Setting financial goals doesn’t mean you need to have it all figured out right away, but it’s about giving yourself direction and focusing on making progress over time.
6. Start Thinking About Next Holiday Season
It may seem far off, but now is a great time to start planning for next year’s holidays. By getting ahead of the game, you can ease the financial burden when the holidays come around again.
How to do it:
- Start a holiday savings fund: Open a separate savings account or use a budgeting app to set aside money throughout the year for next year’s holiday expenses.
- Set a gift-buying strategy: Consider setting aside small amounts each month for gifts, so you aren’t overwhelmed by last-minute purchases.

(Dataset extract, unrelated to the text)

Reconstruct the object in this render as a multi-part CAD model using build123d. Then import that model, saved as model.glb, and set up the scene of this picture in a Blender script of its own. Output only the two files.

- Plan ahead for travel: If you’re planning to travel next holiday season, start booking early to save on flights or accommodation.
The Bottom Line
The holidays may be over, but your financial recovery doesn’t have to be complicated. By reflecting on your expenses, sticking to a budget, tackling your debt, and setting proactive goals, you can bounce back from any holiday spending stress and start the year with a fresh financial perspective.